Thursday, April 13, 2017

The Flintstones #10


Pebbles' vibrator died.

Here is a thing I just typed into a messenger app to my friend Doom Bunny: "The Flintstones comic book is my favorite current comic book. That is a thing I just typed and meant." I had to reiterate that I actually meant the thing I said because it's ridiculous to think that The Flintstones would wind up being my favorite comic book. Although the more I read this comic book, the more I'm projecting this comic book's attitude and humor backward in time onto the cartoon. I'm actually beginning to think, "Was the cartoon this incisive?" The answer to that is probably no since the first memory of the cartoon that springs to mind is when Fred and Barney bought a boat. Fred wanted to name it the Nautical Princess and Barney wanted to name it the Queen of the Seas. They decided to compromise and named it the Nau-seas. That's the kind of ham-handed comedy I remember from the show! Also I might have gotten some of the facts wrong about the scene. I have no idea what Barney and Fred's names were but I remember the Nautical part and the Seas part because it led to the hilariously named boat joke! Of course now when people mention jokes about boat names, everybody with a lick of a sense of humor thinks of Arrested Development. It makes me laugh whenever I think about them talking about the Seaward and Lucille saying, "I know you're talking about me." Imagine if The Flintstones had come up with that! Instead, they just have a scene where Barney and Fred dress up like a dinosaur in a two man costume and Barney, giggling like crazy in the back half of the suit, tells Fred to make sure Dino knows Barney is in the costume as well so that Dino doesn't get any funny ideas! You know the kinds of ideas dogs (and dog dinosaurs) think are funny! The kind where they hump things without any consent.
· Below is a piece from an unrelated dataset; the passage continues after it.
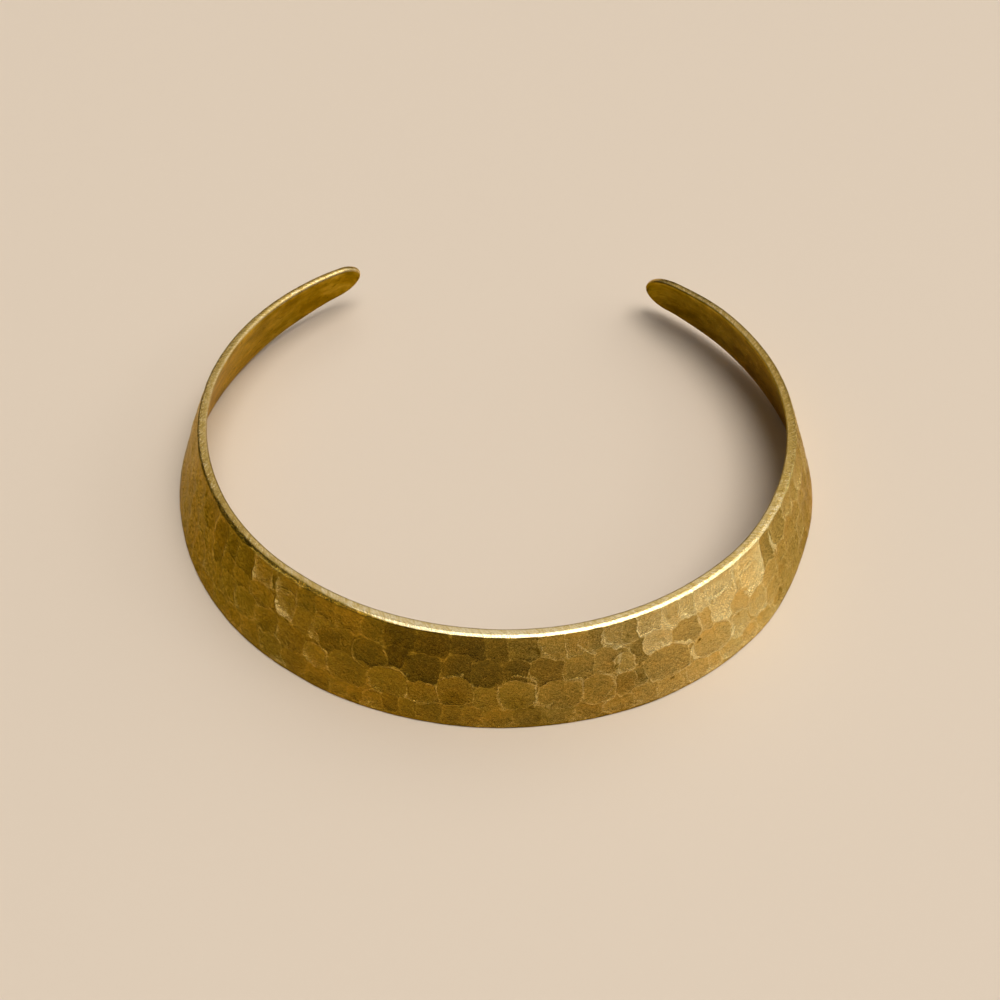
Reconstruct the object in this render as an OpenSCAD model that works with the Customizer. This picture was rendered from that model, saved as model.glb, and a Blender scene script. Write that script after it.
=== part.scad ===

I just rewatched the original opening of The Flintstones (the one without the song with lyrics) and was completely floored that The Simpsons must have been riffing on that. So already, I'm buying into the idea that The Flintstones was far more clever than I remember the show being! It makes sense being that The Flintstones was The Simpsons of its time. A prime time cartoon that satirizes the modern family life. I bet even the jokes that I roll my eyes at while watching The Flintstones were fresh when they were used on the show. It's just that I've heard them repeated so often in so many other derivative comedies that they now seem ham-handed.


That's almost the exact question I ask when I buy new technology! Just replace the "or" with an "and"!

The news doesn't focus on the advent of movies for long because they have to get in some warmongering. They continue to portray the Lizard People as dangerous adversaries intent on threatening the safety of Bedrock! The new mayor, Clod the Destroyer, has vowed to destroy them. I wonder if Fox News viewers would understand the satire in this comic book or if they'd be seething right now about those Goddamned Lizard People?

After Clod fails to genocide the Lizard People because they heard him coming and skedaddled, Fred and Barney sneak off to see a pornographic movie. It also might just be an art film since Barney describes it as "women baring themselves." It's possible it's also just a film about women baring their souls and not their breasts. My guess is it's that last one since the movie is called Shale Magnolias. While Fred and Barney pre-masturbate furiously to women crying about their relationships with other women hoping that one of them will suddenly take off their top, Werner Herzrock discovers Wilma's paintings in the trash at the local art gallery. He decides to interview her for the job of art director on his new film. I bet the film has lots of earnest narration about the nature of existence!


There was a bit just before this that was a rousing speech about the ultimate inability of the artist to communicate effectively which spoke less to me than this.

Late at night, the vacuum cleaner has been sneaking out to watch movies at the local theater. On one of those nights, he's forced to vacuum the movie theater floor. Gross! Men have been masturbating in there!

I guess it's not a big surprise then that vacuum cleaner dies. The appliances have a wake that's all feelings and more feelings and things being said that the writer was probably pretty proud of and which I'm totally glossing over because it didn't contain any fart jokes.

The other stories partially resolve themselves as well and other stuff and things. You might be thinking, "What kind of a shitty review is this?" Well, it's the kind of shitty review that can't say anything that would be better than actually reading this comic book. I critique comic books because they're usually vapid and silly and inconsequential pieces of cultural fluff! I never expected to have to say intelligent things about intelligent observations made in intelligent plots that already critique and satirize the world in which we live. How am I supposed to add to that without feeling like a fucking asshole?

The Review!
+1! Just go fucking read this series, dumby.